Task to complete
Your task is to transcribe, without alteration, the lines from the top of the material below through the line bearing "it is seen.", inclusive.

━━━

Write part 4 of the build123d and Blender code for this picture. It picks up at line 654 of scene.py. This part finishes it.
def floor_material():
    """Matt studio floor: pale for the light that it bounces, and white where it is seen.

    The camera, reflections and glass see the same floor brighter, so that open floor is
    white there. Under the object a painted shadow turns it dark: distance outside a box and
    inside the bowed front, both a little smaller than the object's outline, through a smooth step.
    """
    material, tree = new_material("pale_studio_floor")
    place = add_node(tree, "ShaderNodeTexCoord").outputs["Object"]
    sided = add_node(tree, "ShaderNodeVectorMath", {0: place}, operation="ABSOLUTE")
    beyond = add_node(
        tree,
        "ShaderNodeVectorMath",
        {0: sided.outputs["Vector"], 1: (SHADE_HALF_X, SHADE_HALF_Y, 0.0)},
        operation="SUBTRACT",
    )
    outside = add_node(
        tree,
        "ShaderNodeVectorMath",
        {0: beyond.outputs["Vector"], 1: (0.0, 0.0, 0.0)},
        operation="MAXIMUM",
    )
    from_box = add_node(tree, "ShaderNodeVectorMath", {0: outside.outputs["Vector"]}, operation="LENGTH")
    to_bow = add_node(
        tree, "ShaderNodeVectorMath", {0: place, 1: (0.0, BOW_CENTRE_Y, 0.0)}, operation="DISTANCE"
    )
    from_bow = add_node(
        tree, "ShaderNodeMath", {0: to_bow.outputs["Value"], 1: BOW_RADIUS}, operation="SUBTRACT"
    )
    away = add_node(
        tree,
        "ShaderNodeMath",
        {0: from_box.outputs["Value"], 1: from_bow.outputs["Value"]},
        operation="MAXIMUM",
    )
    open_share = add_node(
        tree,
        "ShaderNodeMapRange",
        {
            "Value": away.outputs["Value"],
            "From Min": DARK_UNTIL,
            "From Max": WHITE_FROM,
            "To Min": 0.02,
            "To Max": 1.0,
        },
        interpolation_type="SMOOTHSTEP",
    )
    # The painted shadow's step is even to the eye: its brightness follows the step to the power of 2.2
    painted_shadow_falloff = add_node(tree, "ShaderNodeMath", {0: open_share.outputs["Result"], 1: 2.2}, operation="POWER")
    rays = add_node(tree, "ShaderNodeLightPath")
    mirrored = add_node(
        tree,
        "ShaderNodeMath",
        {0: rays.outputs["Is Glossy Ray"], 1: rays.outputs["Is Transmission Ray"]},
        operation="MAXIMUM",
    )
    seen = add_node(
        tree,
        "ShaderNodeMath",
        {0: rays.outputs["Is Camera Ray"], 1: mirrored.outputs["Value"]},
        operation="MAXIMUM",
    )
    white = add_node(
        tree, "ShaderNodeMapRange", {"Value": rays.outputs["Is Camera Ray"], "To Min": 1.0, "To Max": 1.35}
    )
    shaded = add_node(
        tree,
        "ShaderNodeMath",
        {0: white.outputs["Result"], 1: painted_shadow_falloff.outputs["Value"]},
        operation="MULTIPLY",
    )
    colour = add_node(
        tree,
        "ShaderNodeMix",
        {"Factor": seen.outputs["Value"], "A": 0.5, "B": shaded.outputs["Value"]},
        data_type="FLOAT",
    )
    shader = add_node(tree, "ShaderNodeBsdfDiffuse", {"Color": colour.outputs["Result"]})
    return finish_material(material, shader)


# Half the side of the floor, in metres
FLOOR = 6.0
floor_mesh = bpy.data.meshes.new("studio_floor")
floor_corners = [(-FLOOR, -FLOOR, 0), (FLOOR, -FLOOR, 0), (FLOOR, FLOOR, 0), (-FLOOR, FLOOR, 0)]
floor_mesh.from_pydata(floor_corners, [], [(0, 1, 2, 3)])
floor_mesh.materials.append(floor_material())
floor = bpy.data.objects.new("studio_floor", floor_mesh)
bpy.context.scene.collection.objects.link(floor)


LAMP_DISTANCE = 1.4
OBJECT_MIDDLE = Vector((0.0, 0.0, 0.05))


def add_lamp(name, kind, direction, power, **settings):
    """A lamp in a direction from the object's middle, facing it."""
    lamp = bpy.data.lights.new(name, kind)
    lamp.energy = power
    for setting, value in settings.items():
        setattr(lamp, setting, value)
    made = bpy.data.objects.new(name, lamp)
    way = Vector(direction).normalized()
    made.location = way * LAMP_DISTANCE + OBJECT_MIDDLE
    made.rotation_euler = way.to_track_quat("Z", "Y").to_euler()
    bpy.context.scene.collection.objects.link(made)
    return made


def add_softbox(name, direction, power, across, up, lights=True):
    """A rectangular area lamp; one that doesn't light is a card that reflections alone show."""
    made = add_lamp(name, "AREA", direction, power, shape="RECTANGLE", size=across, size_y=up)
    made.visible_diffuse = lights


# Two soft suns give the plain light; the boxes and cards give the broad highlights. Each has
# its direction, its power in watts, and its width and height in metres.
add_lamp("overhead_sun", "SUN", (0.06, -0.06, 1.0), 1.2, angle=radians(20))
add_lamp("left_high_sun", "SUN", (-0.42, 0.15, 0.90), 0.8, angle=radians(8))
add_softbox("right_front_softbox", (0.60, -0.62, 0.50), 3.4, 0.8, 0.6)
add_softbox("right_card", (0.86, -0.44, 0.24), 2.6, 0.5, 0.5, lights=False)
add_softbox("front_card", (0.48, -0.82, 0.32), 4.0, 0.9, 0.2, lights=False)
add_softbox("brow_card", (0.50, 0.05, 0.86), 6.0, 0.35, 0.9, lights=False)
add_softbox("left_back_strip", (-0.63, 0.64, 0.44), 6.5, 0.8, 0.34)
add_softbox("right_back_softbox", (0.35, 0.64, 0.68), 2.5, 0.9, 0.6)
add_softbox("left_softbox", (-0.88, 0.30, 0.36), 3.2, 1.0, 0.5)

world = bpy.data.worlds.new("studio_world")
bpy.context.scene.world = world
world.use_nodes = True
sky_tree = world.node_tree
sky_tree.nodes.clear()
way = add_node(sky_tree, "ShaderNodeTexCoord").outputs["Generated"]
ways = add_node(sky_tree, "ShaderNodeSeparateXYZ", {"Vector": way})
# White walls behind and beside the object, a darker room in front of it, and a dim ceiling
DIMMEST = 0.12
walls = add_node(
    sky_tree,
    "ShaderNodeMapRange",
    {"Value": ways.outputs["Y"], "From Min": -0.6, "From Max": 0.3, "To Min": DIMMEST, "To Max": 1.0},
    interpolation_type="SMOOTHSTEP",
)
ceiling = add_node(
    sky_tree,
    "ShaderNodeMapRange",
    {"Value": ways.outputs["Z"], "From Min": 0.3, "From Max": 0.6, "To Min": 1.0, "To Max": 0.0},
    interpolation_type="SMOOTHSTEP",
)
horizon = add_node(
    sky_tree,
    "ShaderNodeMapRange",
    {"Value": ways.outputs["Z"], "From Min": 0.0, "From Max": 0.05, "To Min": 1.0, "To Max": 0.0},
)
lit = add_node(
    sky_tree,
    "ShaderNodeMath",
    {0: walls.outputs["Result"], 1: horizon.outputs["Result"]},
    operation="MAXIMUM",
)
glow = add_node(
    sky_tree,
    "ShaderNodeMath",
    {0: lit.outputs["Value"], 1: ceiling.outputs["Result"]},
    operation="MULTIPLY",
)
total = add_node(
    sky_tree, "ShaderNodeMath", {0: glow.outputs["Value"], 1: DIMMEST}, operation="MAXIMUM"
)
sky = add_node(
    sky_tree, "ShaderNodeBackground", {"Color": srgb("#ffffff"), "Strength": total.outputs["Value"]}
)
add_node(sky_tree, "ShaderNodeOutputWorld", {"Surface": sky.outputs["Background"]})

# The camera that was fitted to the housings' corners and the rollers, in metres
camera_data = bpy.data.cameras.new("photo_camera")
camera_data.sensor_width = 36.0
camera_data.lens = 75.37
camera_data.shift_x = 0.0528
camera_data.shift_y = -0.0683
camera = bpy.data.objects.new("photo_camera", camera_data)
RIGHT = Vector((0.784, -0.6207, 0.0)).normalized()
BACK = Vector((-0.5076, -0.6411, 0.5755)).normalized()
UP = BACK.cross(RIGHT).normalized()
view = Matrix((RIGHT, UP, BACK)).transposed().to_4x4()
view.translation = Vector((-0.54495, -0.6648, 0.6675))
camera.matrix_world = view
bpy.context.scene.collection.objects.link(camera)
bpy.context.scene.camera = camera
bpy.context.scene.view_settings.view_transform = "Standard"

━━━

Result of the exercise
Write part 4 of the build123d and Blender code for this picture. It picks up at line 654 of scene.py. This part finishes it.
def floor_material():
    """Matt studio floor: pale for the light that it bounces, and white where it is seen.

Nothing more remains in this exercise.